There are a number of oil ETFs that have been making strong moves amid the six-week run-up in crude oil. Here are three that stand out:

First Trust ISE-Revere Natural Gas Index Fund (FCG)

As the name suggests, this ETF doesn’t hold only oil stocks; FCG tracks the stock performance of 100 crude oil and natural gas producers. It counts Devon Energy (DVN), Hess (HES) and Marathon Oil (MRO) among its 10 largest holdings. That diversity allows FCG to take advantage of the rally in natural gas prices (+31% since November 11) and crude oil. The result is an ETF that is up nearly 14% since election day.

Here’s FCG’s chart looks like since the beginning of November:

Want to know how to invest in oil as crude prices rise? The FCG ETF is a good place to start.

FCG topped out around 28 earlier this month, and has since pulled back to support in the high 26s. This could be an ideal entry point, especially if oil and natural gas prices keep inching upward.

United States Oil Fund LP (USO)

USO is the best pure-play fund that tracks crude oil prices. It’s the largest, most liquid of futures-backed oil ETFs, with 30 million shares exchanging hands daily (more than that recently) and more than $2 billion in assets.

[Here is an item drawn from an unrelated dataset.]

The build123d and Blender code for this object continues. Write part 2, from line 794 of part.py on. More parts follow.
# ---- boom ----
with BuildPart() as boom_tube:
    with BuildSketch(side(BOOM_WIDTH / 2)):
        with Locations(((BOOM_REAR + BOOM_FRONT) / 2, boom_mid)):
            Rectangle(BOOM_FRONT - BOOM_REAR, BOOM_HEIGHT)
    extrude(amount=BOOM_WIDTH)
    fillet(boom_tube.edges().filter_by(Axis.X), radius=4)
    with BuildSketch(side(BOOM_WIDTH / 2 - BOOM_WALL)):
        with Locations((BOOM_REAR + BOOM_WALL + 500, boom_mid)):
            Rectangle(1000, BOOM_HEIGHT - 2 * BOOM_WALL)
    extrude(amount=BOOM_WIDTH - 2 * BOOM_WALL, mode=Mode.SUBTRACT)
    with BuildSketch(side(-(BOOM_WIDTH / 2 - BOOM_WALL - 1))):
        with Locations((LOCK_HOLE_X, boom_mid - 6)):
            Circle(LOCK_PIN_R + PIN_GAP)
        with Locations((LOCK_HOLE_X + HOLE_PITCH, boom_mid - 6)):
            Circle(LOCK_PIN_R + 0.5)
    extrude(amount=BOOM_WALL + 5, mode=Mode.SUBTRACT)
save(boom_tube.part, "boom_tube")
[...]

Over the past five years, USO has had a 0.96 correlation (1.0 is the highest) with crude. Just look:


Not surprisingly, the fund has risen almost in lockstep with crude oil prices over the last six weeks. USO bottomed below 10 in early November, broke above its 50-day moving average just after Thanksgiving, then continued kiting higher until last week, where it met resistance above 11.7 before getting briefly knocked back.

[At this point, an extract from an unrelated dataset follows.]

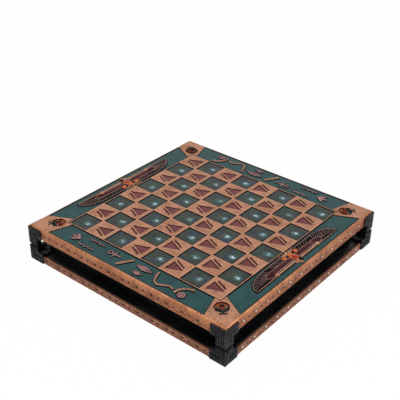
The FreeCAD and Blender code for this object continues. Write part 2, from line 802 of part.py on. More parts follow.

A little over two years ago, when crude oil was $100 a barrel, USO traded in the high 30s. It’s 18% since oil prices starting rising on November 11 (crude oil is up 22%). Basically, if oil prices continue to ascend once OPEC’s production cuts take effect, so will USO.

Vanguard Energy ETF (VDE)

As I referenced earlier with natural gas, it’s not just oil prices that are on the rise; the entire energy sector has been bouncing off multi-year lows. With 150 stocks, the Vanguard Energy ETF gives you exposure to every facet of the energy-sector rally.

Some of the usual suspects are among the VDE’s biggest holdings: Exxon Mobil (XOM), Chevron (CVX) and ConocoPhillips (COP). Still, oil companies only make up 46% of the fund.

Like other energy ETFs and stocks, the VDE started to make its move in early November, bouncing off 92. It gapped up from 97 to 103 the first day of December, and kept on trucking to as high as 108 last week, before dipping back to the 105-106 range. Even after the pullback, the fund is still up 14% since November 4.


And the longer energy remains a popular rebound play on Wall Street, the better the chances of another VDE breakout.

Bottom Line

Now that you know how to invest in oil and where to invest in oil, pay close attention to what’s actually happening with oil prices. If they slip back below $50 a barrel—and especially if they sag below their 50-day moving average in the mid-$48 range—the three ETFs mentioned above, and energy stocks in general, will head south in a hurry.

Despite the lower prices, oil still has much more use in today’s society than gold, silver and other commodities—but it can be just as fickle. Thus, take the cautious, short-to-intermediate-term approach when investing in oil. Oil is a momentum play right now, and the rules of how to invest in oil include knowing when to get in—and, more importantly, when to get out.